MMA fighter takes on masculinity in flowery new fashion campaign

Photo: Bradbury Lewis for Karen Walker
Photo: Bradbury Lewis for Karen Walker

No one embodies Muhammad Ali’s motto of “float like a butterfly, sting like a bee” better than Israel Adesanya, an MMA fighter who started out as a dancer. He’s now modeling in Karen Walker’s latest eyewear campaign looking a lot less macho than he does in the ring. And we love it.

Monumental by Karen Walker Eyewear: The Second Collection is launching this month, and the newly dropped ad campaign is fierce. It features Adesanya wearing different sunglasses, some wire frame, some thick plastic. Styles include tortoiseshell and even a more feminine cat’s-eye. In some images he’s wearing a shirt, in others he’s shirtless. In all the photos he has a bright flower tucked behind his ear, softening his buff, tattooed appearance. The flower changes in each image, but it’s always big and blooming, giving the photos even more personality than they already had, thanks to Adesanya’s warm grin and tatted chest.

Photo: Bradbury Lewis for Karen Walker
Photo: Bradbury Lewis for Karen Walker

The whole thing is a bit of an oxymoron — Walker’s earth-tone glasses line accessorized with colorful blossoms, and modeled by a professional athlete most wouldn’t consider flowery. The message it’s sending about gender is loud and clear: Men can be soft and still be men. Even the most seemingly “macho” ones.

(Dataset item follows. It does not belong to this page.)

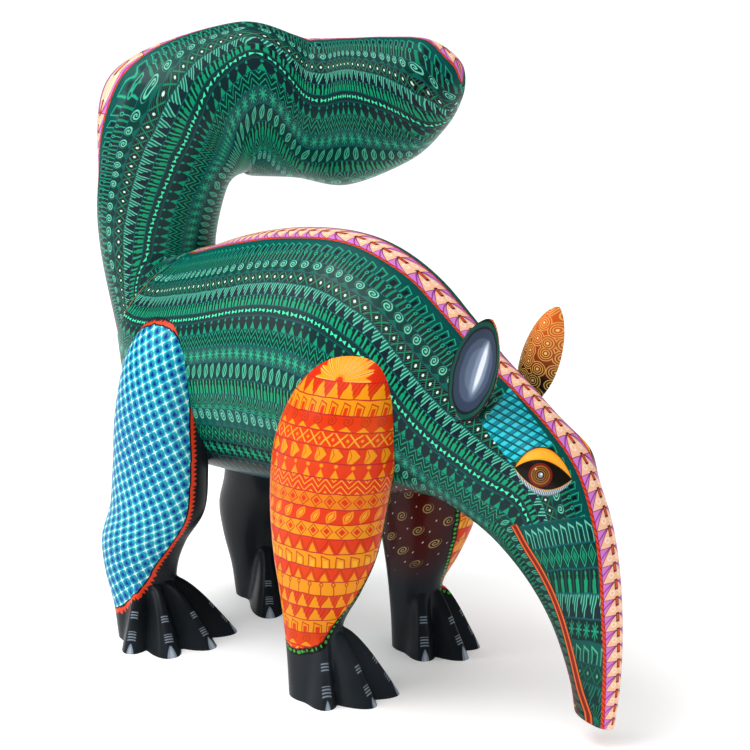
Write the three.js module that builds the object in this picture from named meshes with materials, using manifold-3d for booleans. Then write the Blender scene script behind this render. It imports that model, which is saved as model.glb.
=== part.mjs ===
// Carved and painted wooden anteater, standing on four feet with its tail curled over its back.
// Millimetres, +Z up, +X towards the snout, +Y towards the animal's left.
// The trunk and head are one carving. The tail, ears and legs are carved apart and pegged on.

import * as THREE from 'three';
import { mergeVertices } from 'three/addons/utils/BufferGeometryUtils.js';
import Module from 'manifold-3d';

const wasm = await Module();
wasm.setup();

// Driving dimensions of the trunk and head
const BACK_HEIGHT = 224; // floor to the top of the back
const BELLY_HEIGHT = 91; // floor to the belly
const TRUNK_HALF_WIDTH = 46; // widest half width, between the legs
const HIND_X = -72; // middle of the hind legs
const FORE_X = 48; // middle of the front legs
const HEAD_REACH = 138; // from the front legs to the front of the snout
const SNOUT_CLEARANCE = 10; // floor to the tip of the snout
const SNOUT_TIP_HALF_WIDTH = 5.5;
const EYE_BULGE = 5; // how far the brow and eye stand out of the head

// Driving dimensions of the tail
const TAIL_HEIGHT = 291; // floor to the tail's centre line over the arch
const TAIL_HALF_THICKNESS = 41.5; // at its thickest, over the arch
const SEAM_TILT = 45; // degrees between the tail's seat and the floor

// Driving dimensions of the legs and ears
const HIP_HEIGHT = 174; // floor to the top of a leg
const ANKLE_SPREAD = 40; // middle plane to the middle of an ankle
const HIND_STRADDLE = 9; // how much wider the left hind foot stands
const HIP_SINK = 8; // how far the middle of a leg's top lies inside the trunk's side
const LEG_HALF_THICKNESS = 21.5; // across the thickest part of a leg
const EAR_LENGTH = 50;
const EAR_WIDTH = 22.5;
const EAR_SINK = 2.5; // how far the foot of an ear is let into the head

// Fits
const GLUE_GAP = 0.3; // between two pieces that meet
const TAIL_DOWEL_R = 7;
const TAIL_DOWEL_LENGTH = 56;
const LOCATING_DOWEL_R = 3.5;
const LOCATING_DOWEL_LENGTH = 30;
const LEG_DOWEL_R = 4;
const LEG_DOWEL_LENGTH = 26;
const LEG_DOWEL_COVER = 8.5; // wood left between a leg dowel's end and the leg's outside
const TENON_R = 3.6;
const TENON_LENGTH = 13;
const TENON_LAP = 8; // how far the tenon runs up inside the ear

const vec = (x, y, z) => new THREE.Vector3(x, y, z);

// ---------------------------------------------------------------- surfaces

// A smooth curve through the stations, used for places and for half vectors alike.
function curveThrough(points) {
  return new THREE.CatmullRomCurve3(points, false, 'catmullrom', 0.5);
}

// Rounded square wave: an ellipse's cosine or sine, squared off by a power over 2.
function squared(value, power) {
  return Math.sign(value) * Math.abs(value) ** (2 / power);
}

// The section's unit point at one of its even steps, exactly mirrored left to right and top to bottom.
function sectionPoint(step, around, power) {
  const folded = Math.min(Math.abs(step), around / 2 - Math.abs(step));
  const angle = (folded * 2 * Math.PI) / around;
  const below = Math.abs(step) > around / 4 ? -1 : 1;
  return {
    rise: below * squared(Math.cos(angle), power),
    reach: Math.sign(step) * squared(Math.sin(angle), power),
  };
}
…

“Our work always carries a gender message,” Walker tells Yahoo Lifestyle. “With this campaign, and with everything we’ve done with Monumental and beyond, it’s all about the contrast and what ‘masculinity’ looks like. With the images of Israel, the styling perfectly expresses the duality of his personality and also our work.”

Photo: Bradbury Lewis for Karen Walker
Photo: Bradbury Lewis for Karen Walker

“He’s an interesting man. An MMA fighter who started as a dancer is a very modern take on masculinity,” Walker says. “His nickname, the Last Stylebender, captures his subversion and reinvention of his craft, and that’s a place where we love to work as well — reinventing classics and throwing together opposites.”

Gender experts agree that this campaign is a meaningful move. “What is really significant about it is that it’s been some decades now since we’ve had terms like ‘androgyny’ or ‘gender-bending’ thrown around, but what has been well-documented is that 50 years after the second wave of feminism, it’s still much more socially acceptable for women to play with elements of masculinity than the reverse,” points out Juliet Williams, professor of gender studies and chair of the UCLA Social Science Interdepartmental Program. “And that has to do with the underlying gender hierarchy. There are still rewards for identifying up and penalties for identifying downward on the hierarchy,” she tells Yahoo Lifestyle. “So, arguably, one of the most important frontiers right now for dismantling the gender hierarchy is to really pay attention to transforming masculinity, as much as we have been transforming femininity for several decades now. I think this campaign is a signal that that’s happening.”

However, in Williams’s eyes, there is still room for improvement. “The caution that is always there is that in examples of male femininity, the fear is that it’s only possible in situations in which the man performs a kind of hypermasculinity such that there’s an excess, or that there’s some femininity to spare,” she says, referencing Adesanya’s fighting profession. “When you look at an image like these ads, the flower is really amazing, but what you always want to be sure about is that it isn’t depicting something acceptable only because everything else about the image is allowing the possibility of a hegemonic masculinity.” Meaning, it’s important to push the idea even further to ensure that super secure machoness is not required for men to play around with stereotypical girlishness (like flowers).

“I think these images are better than an image without the flower, so it’s good, but we are still in a place that, the farthest we’ve come is, he’s man enough to wear a flower, which is different from saying, ‘Men and women and everyone can wear whatever they want whenever they want as part of their full self-expression,’” Williams explains. “Man enough to wear a flower, that’s a step on the path, but it’s not where we need to get ultimately.”